Mr Gilbert, whose 30-year-old creation has been sitting on £266m of cash, said the deals were "infill acquisitions that will assist with growing our business organically".
The shares were among the FTSE-100's biggest risers, up 8p at 424p, valuing Aberdeen at just less than £5bn, seven times its value in the depths of the split-cap crisis which almost sunk the group a decade ago.
But finance director Bill Rattray said Mr Gilbert was in no hurry to spend the rest of the cash. "We have been keen to grow the balance sheet so we are meeting regulatory requirements, and he is very clear that we will consider the odd infill acquisition as and when it comes along, rather than going out searching for targets."

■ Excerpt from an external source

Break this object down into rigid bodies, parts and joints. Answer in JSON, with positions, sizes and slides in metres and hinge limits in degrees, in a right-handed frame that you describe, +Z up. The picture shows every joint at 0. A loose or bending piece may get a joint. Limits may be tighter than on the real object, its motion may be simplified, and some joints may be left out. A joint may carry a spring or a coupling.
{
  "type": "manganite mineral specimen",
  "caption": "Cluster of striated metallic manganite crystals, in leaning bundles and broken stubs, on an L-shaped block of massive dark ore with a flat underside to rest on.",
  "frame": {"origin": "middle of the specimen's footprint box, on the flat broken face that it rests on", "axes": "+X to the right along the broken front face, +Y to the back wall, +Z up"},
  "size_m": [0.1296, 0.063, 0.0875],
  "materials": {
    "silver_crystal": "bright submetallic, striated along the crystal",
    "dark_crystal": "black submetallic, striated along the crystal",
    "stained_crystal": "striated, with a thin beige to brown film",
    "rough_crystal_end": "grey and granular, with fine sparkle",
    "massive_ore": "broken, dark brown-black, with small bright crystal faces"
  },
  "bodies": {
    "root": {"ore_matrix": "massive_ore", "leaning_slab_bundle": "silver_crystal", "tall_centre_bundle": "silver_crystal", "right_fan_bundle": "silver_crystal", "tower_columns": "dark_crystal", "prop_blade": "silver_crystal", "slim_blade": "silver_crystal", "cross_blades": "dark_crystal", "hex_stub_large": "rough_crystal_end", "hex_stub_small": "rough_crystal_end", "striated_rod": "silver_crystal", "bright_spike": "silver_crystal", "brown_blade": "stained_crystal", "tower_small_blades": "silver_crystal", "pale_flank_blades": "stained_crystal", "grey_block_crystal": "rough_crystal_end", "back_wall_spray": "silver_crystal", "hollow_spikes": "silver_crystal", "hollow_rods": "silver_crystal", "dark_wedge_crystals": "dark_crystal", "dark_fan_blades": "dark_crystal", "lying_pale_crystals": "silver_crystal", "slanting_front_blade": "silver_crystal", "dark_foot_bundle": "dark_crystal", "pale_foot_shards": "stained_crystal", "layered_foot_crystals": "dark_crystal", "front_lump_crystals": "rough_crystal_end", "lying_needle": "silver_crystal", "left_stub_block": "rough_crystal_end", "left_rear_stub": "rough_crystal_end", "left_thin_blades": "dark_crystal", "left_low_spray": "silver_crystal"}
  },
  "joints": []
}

The bigger deal is in the US, the acquisition for a net $45m (£29m) in cash of publicly listed Artio Global Investors, which has $14.3bn of assets under management.
That adds about 25% to Aberdeen's current US assets but will give a boost to its ambitions in the retail market, where Artio has $7bn in mutual funds and a global high yield bond product.
Artio's fixed-income business claims top quartile performance, while the £2.9bn equities business will be transferred to Aberdeen's global equity process.
Mr Gilbert said: "The integration of Artio's operations will strengthen further our US fixed income expertise, in particular the addition of US total return and global high yield products, and will help to broaden and deepen our distribution network in the US."
The smaller deal sees Aberdeen paying £17.5m to take a 50.1% stake, with the option of buying the rest in three years' time, in a private equity fund of funds business SVG Advisers. It will transform Aberdeen's £700m private equity arm with the injection of £4bn from SVGA, a subsidiary of the quoted SVG Capital, whose chief executive Lynn Fordham will lead the new business.
Mr Gilbert said: "SVGA's track record, combined with Aberdeen's own asset management expertise and global distribution network, will position us well to meet demand from investors seeking exposure to private equity. Institutional investors are increasingly looking towards alternative asset classes ... to diversify their portfolios and offer additional sources of alpha."